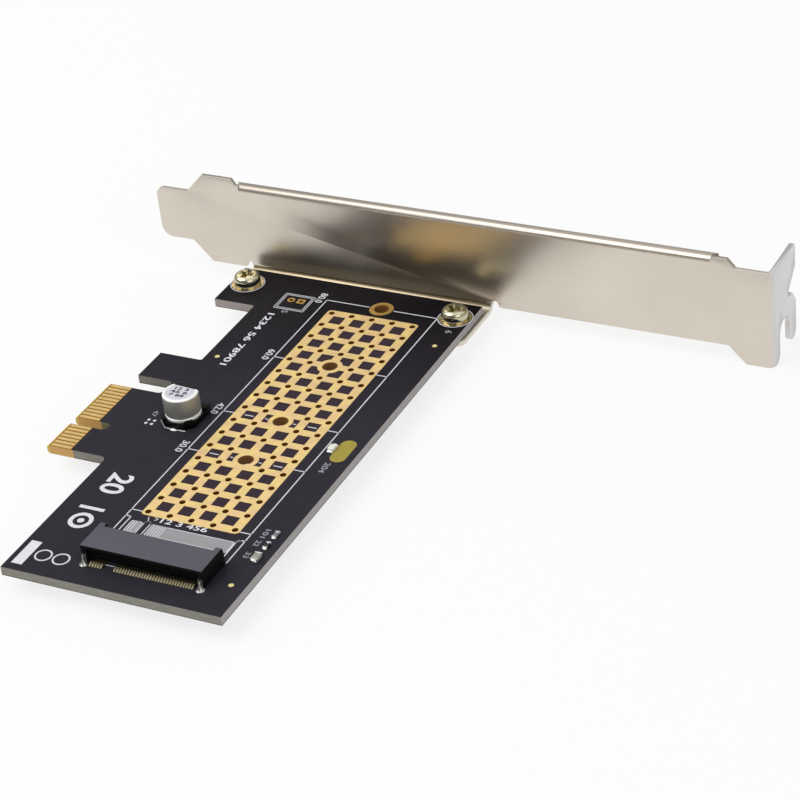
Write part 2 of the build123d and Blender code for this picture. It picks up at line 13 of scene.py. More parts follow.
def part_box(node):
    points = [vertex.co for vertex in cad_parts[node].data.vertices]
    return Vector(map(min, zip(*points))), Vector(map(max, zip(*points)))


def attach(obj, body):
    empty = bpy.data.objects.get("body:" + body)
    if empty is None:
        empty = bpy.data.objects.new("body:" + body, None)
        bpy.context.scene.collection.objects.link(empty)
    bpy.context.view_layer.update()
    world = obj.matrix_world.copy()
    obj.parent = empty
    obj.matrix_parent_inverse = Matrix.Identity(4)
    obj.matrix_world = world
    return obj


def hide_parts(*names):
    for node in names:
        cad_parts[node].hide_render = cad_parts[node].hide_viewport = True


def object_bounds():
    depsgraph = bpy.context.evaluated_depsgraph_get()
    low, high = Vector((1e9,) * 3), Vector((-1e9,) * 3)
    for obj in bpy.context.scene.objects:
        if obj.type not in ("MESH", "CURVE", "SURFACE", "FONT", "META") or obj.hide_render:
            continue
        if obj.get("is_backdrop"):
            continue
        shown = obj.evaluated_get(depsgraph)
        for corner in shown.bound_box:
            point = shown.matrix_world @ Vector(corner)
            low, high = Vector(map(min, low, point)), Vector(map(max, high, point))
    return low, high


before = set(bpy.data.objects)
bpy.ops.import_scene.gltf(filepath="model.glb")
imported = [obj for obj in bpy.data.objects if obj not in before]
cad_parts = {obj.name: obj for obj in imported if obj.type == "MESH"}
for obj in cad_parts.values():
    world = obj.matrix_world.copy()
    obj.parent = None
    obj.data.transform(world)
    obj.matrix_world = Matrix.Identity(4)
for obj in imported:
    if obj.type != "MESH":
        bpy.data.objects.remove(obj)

LOG = logging.getLogger("adapter_card")
ROOT = "root"
MM = 0.001  # a millimetre in metres

# Points that are nearer than this, in millimetres, are one.
CAD_WELD = 1e-4
SPIN_WELD = 1e-5

# Numbers of a colour mix's two colours and of its result.
MIX_FIRST = 6
MIX_SECOND = 7
MIX_RESULT = 2

# Number of flat sides round a shape, by its size.
TINY_ROUND = 20
SMALL_ROUND = 40
RING_ROUND = 72
LARGE_ROUND = 96

Point = tuple[float, float]
Point3 = tuple[float, float, float]
Line = list[Point] | tuple[Point, ...]
Tree = bpy.types.NodeTree
Socket = bpy.types.NodeSocket


class Slot(Enum):
    """Material slots of the record, by name."""

    BOARD = "board"
    GOLD = "gold"
    BRACKET = "bracket_steel"
    SCREW = "screw_steel"
    SOCKET = "socket_plastic"
    TIN = "tin"
    BASE = "base_plastic"
    CAN = "can_aluminium"
    CHIP = "chip_ceramic"
    RESISTOR = "resistor_ceramic"
    LAMP_CLEAR = "lamp_clear"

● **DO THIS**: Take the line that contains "in imported if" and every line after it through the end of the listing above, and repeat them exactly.

● **FINAL RESULT**:
cad_parts = {obj.name: obj for obj in imported if obj.type == "MESH"}
for obj in cad_parts.values():
    world = obj.matrix_world.copy()
    obj.parent = None
    obj.data.transform(world)
    obj.matrix_world = Matrix.Identity(4)
for obj in imported:
    if obj.type != "MESH":
        bpy.data.objects.remove(obj)

LOG = logging.getLogger("adapter_card")
ROOT = "root"
MM = 0.001  # a millimetre in metres

# Points that are nearer than this, in millimetres, are one.
CAD_WELD = 1e-4
SPIN_WELD = 1e-5

# Numbers of a colour mix's two colours and of its result.
MIX_FIRST = 6
MIX_SECOND = 7
MIX_RESULT = 2

# Number of flat sides round a shape, by its size.
TINY_ROUND = 20
SMALL_ROUND = 40
RING_ROUND = 72
LARGE_ROUND = 96

Point = tuple[float, float]
Point3 = tuple[float, float, float]
Line = list[Point] | tuple[Point, ...]
Tree = bpy.types.NodeTree
Socket = bpy.types.NodeSocket


class Slot(Enum):
    """Material slots of the record, by name."""

    BOARD = "board"
    GOLD = "gold"
    BRACKET = "bracket_steel"
    SCREW = "screw_steel"
    SOCKET = "socket_plastic"
    TIN = "tin"
    BASE = "base_plastic"
    CAN = "can_aluminium"
    CHIP = "chip_ceramic"
    RESISTOR = "resistor_ceramic"
    LAMP_CLEAR = "lamp_clear"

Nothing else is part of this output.